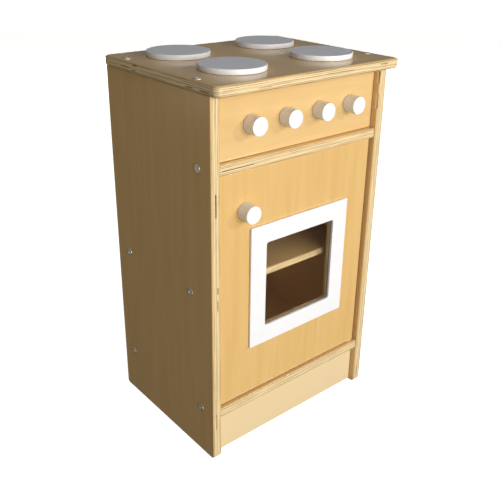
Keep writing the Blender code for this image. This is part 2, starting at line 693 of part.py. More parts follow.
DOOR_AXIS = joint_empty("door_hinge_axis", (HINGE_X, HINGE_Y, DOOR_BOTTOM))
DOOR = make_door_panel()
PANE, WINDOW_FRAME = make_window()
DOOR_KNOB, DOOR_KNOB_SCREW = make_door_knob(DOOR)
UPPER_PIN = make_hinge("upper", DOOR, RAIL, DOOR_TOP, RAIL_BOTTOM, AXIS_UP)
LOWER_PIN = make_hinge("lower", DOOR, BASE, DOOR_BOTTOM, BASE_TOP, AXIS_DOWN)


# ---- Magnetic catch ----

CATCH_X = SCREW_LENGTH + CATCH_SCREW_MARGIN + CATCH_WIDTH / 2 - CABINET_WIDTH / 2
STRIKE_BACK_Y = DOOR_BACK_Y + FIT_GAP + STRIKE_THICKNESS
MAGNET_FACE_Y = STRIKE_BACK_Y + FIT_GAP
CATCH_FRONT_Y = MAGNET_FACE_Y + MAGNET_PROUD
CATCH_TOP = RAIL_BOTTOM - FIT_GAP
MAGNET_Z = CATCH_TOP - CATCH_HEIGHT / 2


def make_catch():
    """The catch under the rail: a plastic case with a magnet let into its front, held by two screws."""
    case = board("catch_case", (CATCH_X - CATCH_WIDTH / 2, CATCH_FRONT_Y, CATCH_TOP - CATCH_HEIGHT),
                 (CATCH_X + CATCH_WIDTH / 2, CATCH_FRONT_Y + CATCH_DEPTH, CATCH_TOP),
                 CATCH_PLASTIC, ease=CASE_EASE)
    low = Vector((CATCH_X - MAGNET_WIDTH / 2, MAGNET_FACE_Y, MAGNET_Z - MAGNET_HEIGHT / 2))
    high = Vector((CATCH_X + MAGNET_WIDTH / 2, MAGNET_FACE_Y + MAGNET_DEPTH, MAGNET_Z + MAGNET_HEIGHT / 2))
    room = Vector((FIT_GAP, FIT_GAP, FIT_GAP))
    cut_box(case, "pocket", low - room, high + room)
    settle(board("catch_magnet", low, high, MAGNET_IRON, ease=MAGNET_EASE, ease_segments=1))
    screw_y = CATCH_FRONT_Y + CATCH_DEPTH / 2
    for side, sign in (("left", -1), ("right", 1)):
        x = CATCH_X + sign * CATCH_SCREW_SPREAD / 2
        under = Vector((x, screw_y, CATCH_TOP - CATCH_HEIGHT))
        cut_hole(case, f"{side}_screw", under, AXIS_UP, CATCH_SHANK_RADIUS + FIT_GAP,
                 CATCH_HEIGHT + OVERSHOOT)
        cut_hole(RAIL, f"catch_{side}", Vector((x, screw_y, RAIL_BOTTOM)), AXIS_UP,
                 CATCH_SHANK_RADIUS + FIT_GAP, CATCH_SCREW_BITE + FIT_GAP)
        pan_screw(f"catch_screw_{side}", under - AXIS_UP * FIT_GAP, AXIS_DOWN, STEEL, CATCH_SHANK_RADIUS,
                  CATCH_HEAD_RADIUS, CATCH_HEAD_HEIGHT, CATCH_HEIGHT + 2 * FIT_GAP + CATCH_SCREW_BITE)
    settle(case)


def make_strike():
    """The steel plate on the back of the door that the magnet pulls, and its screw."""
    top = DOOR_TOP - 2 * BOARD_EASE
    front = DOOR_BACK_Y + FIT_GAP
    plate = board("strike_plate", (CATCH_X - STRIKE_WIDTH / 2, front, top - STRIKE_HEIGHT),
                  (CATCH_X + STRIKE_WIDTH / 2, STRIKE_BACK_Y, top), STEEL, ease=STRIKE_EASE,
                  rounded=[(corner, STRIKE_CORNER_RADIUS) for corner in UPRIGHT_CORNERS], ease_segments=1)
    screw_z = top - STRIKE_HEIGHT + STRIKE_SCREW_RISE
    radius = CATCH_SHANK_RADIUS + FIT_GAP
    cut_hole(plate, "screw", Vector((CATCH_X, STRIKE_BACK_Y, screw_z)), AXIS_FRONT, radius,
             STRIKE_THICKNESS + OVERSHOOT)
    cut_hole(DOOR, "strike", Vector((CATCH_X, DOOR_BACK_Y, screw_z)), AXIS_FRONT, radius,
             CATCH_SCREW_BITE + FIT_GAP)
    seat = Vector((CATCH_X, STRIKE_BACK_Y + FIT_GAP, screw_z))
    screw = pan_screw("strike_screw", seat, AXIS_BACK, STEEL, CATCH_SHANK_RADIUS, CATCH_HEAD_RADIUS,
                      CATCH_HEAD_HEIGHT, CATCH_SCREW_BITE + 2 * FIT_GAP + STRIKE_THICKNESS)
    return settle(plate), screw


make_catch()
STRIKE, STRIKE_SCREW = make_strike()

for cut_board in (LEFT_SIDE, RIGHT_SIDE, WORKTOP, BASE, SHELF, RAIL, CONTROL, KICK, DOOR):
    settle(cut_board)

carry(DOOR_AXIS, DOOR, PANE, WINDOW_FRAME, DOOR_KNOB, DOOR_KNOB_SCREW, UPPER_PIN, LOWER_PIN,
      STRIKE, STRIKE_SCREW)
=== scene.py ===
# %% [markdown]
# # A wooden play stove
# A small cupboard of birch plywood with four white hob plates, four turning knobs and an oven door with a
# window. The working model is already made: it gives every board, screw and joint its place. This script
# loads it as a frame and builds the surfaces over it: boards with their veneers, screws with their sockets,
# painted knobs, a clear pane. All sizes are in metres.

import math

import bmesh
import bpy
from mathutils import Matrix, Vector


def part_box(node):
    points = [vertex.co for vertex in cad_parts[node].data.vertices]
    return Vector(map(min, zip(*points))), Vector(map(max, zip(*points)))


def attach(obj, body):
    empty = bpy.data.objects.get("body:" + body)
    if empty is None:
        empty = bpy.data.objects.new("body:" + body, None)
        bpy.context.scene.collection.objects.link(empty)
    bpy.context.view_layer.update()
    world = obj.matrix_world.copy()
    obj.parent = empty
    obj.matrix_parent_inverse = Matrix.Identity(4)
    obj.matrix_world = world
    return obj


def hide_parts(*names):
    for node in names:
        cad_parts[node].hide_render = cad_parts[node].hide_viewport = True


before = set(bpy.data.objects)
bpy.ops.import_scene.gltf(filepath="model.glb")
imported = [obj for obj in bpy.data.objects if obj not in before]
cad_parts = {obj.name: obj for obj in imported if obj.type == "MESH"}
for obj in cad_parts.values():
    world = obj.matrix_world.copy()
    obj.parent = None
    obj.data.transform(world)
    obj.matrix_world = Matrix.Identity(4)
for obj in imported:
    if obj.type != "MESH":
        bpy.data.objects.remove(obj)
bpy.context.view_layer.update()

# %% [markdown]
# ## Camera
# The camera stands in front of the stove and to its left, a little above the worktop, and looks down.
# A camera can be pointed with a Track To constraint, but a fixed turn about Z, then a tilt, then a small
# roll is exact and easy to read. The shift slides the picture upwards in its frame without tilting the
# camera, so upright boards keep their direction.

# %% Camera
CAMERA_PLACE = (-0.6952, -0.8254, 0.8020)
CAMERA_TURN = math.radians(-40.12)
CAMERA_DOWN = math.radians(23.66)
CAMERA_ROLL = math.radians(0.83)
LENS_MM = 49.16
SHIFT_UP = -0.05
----
◆ Short task: Copy all of the material word for word.

◆ The reply:
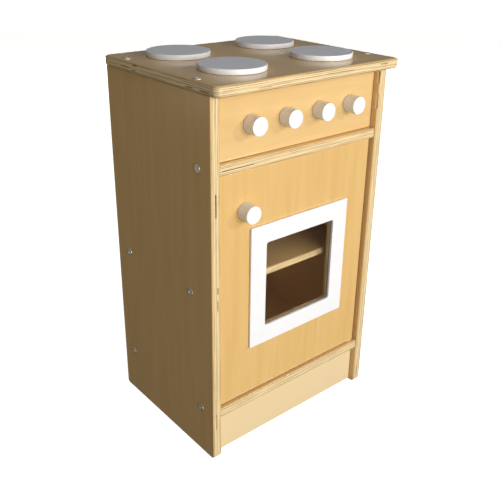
Keep writing the Blender code for this image. This is part 2, starting at line 693 of part.py. More parts follow.
DOOR_AXIS = joint_empty("door_hinge_axis", (HINGE_X, HINGE_Y, DOOR_BOTTOM))
DOOR = make_door_panel()
PANE, WINDOW_FRAME = make_window()
DOOR_KNOB, DOOR_KNOB_SCREW = make_door_knob(DOOR)
UPPER_PIN = make_hinge("upper", DOOR, RAIL, DOOR_TOP, RAIL_BOTTOM, AXIS_UP)
LOWER_PIN = make_hinge("lower", DOOR, BASE, DOOR_BOTTOM, BASE_TOP, AXIS_DOWN)


# ---- Magnetic catch ----

CATCH_X = SCREW_LENGTH + CATCH_SCREW_MARGIN + CATCH_WIDTH / 2 - CABINET_WIDTH / 2
STRIKE_BACK_Y = DOOR_BACK_Y + FIT_GAP + STRIKE_THICKNESS
MAGNET_FACE_Y = STRIKE_BACK_Y + FIT_GAP
CATCH_FRONT_Y = MAGNET_FACE_Y + MAGNET_PROUD
CATCH_TOP = RAIL_BOTTOM - FIT_GAP
MAGNET_Z = CATCH_TOP - CATCH_HEIGHT / 2


def make_catch():
    """The catch under the rail: a plastic case with a magnet let into its front, held by two screws."""
    case = board("catch_case", (CATCH_X - CATCH_WIDTH / 2, CATCH_FRONT_Y, CATCH_TOP - CATCH_HEIGHT),
                 (CATCH_X + CATCH_WIDTH / 2, CATCH_FRONT_Y + CATCH_DEPTH, CATCH_TOP),
                 CATCH_PLASTIC, ease=CASE_EASE)
    low = Vector((CATCH_X - MAGNET_WIDTH / 2, MAGNET_FACE_Y, MAGNET_Z - MAGNET_HEIGHT / 2))
    high = Vector((CATCH_X + MAGNET_WIDTH / 2, MAGNET_FACE_Y + MAGNET_DEPTH, MAGNET_Z + MAGNET_HEIGHT / 2))
    room = Vector((FIT_GAP, FIT_GAP, FIT_GAP))
    cut_box(case, "pocket", low - room, high + room)
    settle(board("catch_magnet", low, high, MAGNET_IRON, ease=MAGNET_EASE, ease_segments=1))
    screw_y = CATCH_FRONT_Y + CATCH_DEPTH / 2
    for side, sign in (("left", -1), ("right", 1)):
        x = CATCH_X + sign * CATCH_SCREW_SPREAD / 2
        under = Vector((x, screw_y, CATCH_TOP - CATCH_HEIGHT))
        cut_hole(case, f"{side}_screw", under, AXIS_UP, CATCH_SHANK_RADIUS + FIT_GAP,
                 CATCH_HEIGHT + OVERSHOOT)
        cut_hole(RAIL, f"catch_{side}", Vector((x, screw_y, RAIL_BOTTOM)), AXIS_UP,
                 CATCH_SHANK_RADIUS + FIT_GAP, CATCH_SCREW_BITE + FIT_GAP)
        pan_screw(f"catch_screw_{side}", under - AXIS_UP * FIT_GAP, AXIS_DOWN, STEEL, CATCH_SHANK_RADIUS,
                  CATCH_HEAD_RADIUS, CATCH_HEAD_HEIGHT, CATCH_HEIGHT + 2 * FIT_GAP + CATCH_SCREW_BITE)
    settle(case)


def make_strike():
    """The steel plate on the back of the door that the magnet pulls, and its screw."""
    top = DOOR_TOP - 2 * BOARD_EASE
    front = DOOR_BACK_Y + FIT_GAP
    plate = board("strike_plate", (CATCH_X - STRIKE_WIDTH / 2, front, top - STRIKE_HEIGHT),
                  (CATCH_X + STRIKE_WIDTH / 2, STRIKE_BACK_Y, top), STEEL, ease=STRIKE_EASE,
                  rounded=[(corner, STRIKE_CORNER_RADIUS) for corner in UPRIGHT_CORNERS], ease_segments=1)
    screw_z = top - STRIKE_HEIGHT + STRIKE_SCREW_RISE
    radius = CATCH_SHANK_RADIUS + FIT_GAP
    cut_hole(plate, "screw", Vector((CATCH_X, STRIKE_BACK_Y, screw_z)), AXIS_FRONT, radius,
             STRIKE_THICKNESS + OVERSHOOT)
    cut_hole(DOOR, "strike", Vector((CATCH_X, DOOR_BACK_Y, screw_z)), AXIS_FRONT, radius,
             CATCH_SCREW_BITE + FIT_GAP)
    seat = Vector((CATCH_X, STRIKE_BACK_Y + FIT_GAP, screw_z))
    screw = pan_screw("strike_screw", seat, AXIS_BACK, STEEL, CATCH_SHANK_RADIUS, CATCH_HEAD_RADIUS,
                      CATCH_HEAD_HEIGHT, CATCH_SCREW_BITE + 2 * FIT_GAP + STRIKE_THICKNESS)
    return settle(plate), screw


make_catch()
STRIKE, STRIKE_SCREW = make_strike()

for cut_board in (LEFT_SIDE, RIGHT_SIDE, WORKTOP, BASE, SHELF, RAIL, CONTROL, KICK, DOOR):
    settle(cut_board)

carry(DOOR_AXIS, DOOR, PANE, WINDOW_FRAME, DOOR_KNOB, DOOR_KNOB_SCREW, UPPER_PIN, LOWER_PIN,
      STRIKE, STRIKE_SCREW)
=== scene.py ===
# %% [markdown]
# # A wooden play stove
# A small cupboard of birch plywood with four white hob plates, four turning knobs and an oven door with a
# window. The working model is already made: it gives every board, screw and joint its place. This script
# loads it as a frame and builds the surfaces over it: boards with their veneers, screws with their sockets,
# painted knobs, a clear pane. All sizes are in metres.

import math

import bmesh
import bpy
from mathutils import Matrix, Vector


def part_box(node):
    points = [vertex.co for vertex in cad_parts[node].data.vertices]
    return Vector(map(min, zip(*points))), Vector(map(max, zip(*points)))


def attach(obj, body):
    empty = bpy.data.objects.get("body:" + body)
    if empty is None:
        empty = bpy.data.objects.new("body:" + body, None)
        bpy.context.scene.collection.objects.link(empty)
    bpy.context.view_layer.update()
    world = obj.matrix_world.copy()
    obj.parent = empty
    obj.matrix_parent_inverse = Matrix.Identity(4)
    obj.matrix_world = world
    return obj


def hide_parts(*names):
    for node in names:
        cad_parts[node].hide_render = cad_parts[node].hide_viewport = True


before = set(bpy.data.objects)
bpy.ops.import_scene.gltf(filepath="model.glb")
imported = [obj for obj in bpy.data.objects if obj not in before]
cad_parts = {obj.name: obj for obj in imported if obj.type == "MESH"}
for obj in cad_parts.values():
    world = obj.matrix_world.copy()
    obj.parent = None
    obj.data.transform(world)
    obj.matrix_world = Matrix.Identity(4)
for obj in imported:
    if obj.type != "MESH":
        bpy.data.objects.remove(obj)
bpy.context.view_layer.update()

# %% [markdown]
# ## Camera
# The camera stands in front of the stove and to its left, a little above the worktop, and looks down.
# A camera can be pointed with a Track To constraint, but a fixed turn about Z, then a tilt, then a small
# roll is exact and easy to read. The shift slides the picture upwards in its frame without tilting the
# camera, so upright boards keep their direction.

# %% Camera
CAMERA_PLACE = (-0.6952, -0.8254, 0.8020)
CAMERA_TURN = math.radians(-40.12)
CAMERA_DOWN = math.radians(23.66)
CAMERA_ROLL = math.radians(0.83)
LENS_MM = 49.16
SHIFT_UP = -0.05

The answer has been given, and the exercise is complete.